One thought on “Synthesis #2: Reflections on The Polymath or The Life and Opinions of Samuel R. Delany, Gentleman

  1. alexislothian

    this moment of full sexual consciousness becomes rescinded with an averted gaze or a centering of the eyes upon a non-human, hence non-reproductive, object

    Interesting that you start writing about the “sexual” here and end up with the “reproductive” — a connection that is pretty firmly broken in Delany’s case!

    I enjoyed your commentary on the film –– glad I was able to give you access to it! I think the discussion of lighting is especially (if you will pardon the pun) illuminating. Sometimes visibility encourages desire and sometimes the absence of visibility is what is needed; and the positioning of the lights also made me think about what we see or do not see based on the lenses we apply to the world (from people not recognizing the world of potential sexual contact around them to Ana not being able to see the sexual activity happening right in front of her at the movie theater.

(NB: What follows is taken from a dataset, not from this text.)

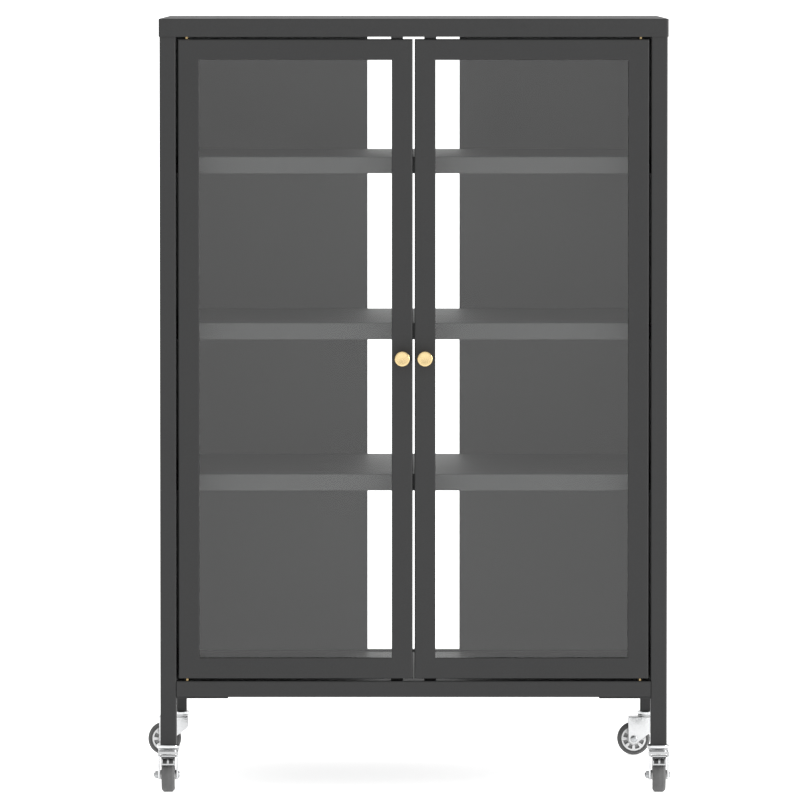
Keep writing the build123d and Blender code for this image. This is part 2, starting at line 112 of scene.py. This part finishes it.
corners = ("front_left", "front_right", "rear_left", "rear_right")
doors = ("left_door", "right_door")


# ---- Material helpers ------------------------------------------------------------------------
class Tree:
    """A material's nodes, with short calls to add and join them."""

    def __init__(self, name):
        self.material = bpy.data.materials.new(name)
        self.material.use_nodes = True
        self.nodes = self.material.node_tree.nodes
        self.shader = self.nodes["Principled BSDF"]
        self.output = self.nodes["Material Output"]
        self.place = self.add("ShaderNodeTexCoord").outputs["Object"]

    def add(self, kind, **settings):
        node = self.nodes.new(kind)
        for key, value in settings.items():
            setattr(node, key, value)
        return node

    def join(self, source, target):
        self.material.node_tree.links.new(source, target)

    def set(self, **values):
        """Set constants on the shader, with spaces in socket names written as underscores."""
        for key, value in values.items():
            self.shader.inputs[key.replace("_", " ")].default_value = value

    def noise(self, size, detail=2.0, rough=0.5, place=None):
        """Noise whose features are about size metres across."""
        node = self.add("ShaderNodeTexNoise")
        node.inputs["Scale"].default_value = 1.0 / size
        node.inputs["Detail"].default_value = detail
        node.inputs["Roughness"].default_value = rough
        self.join(place or self.place, node.inputs["Vector"])
        return node.outputs["Fac"]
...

    I do want to challenge your final discussion of heterosexual monogamy, drawing from Cathy Cohen’s framework and also Sedgwick’s maxim ‘people are different from one another.’ Would the enforcement of nonmonogamy necessarily make for a better world? To argue that heterosexual monogamy is the root of all unhappiness is quite different from arguing that the privileging of heterosexual monogamy to the exclusion of all else is oppressive; even within an oppressive structure, people will experience their sex lives in different ways, and I tend to think it’s important to acknowledge that even while we area critiquing heteronormativity.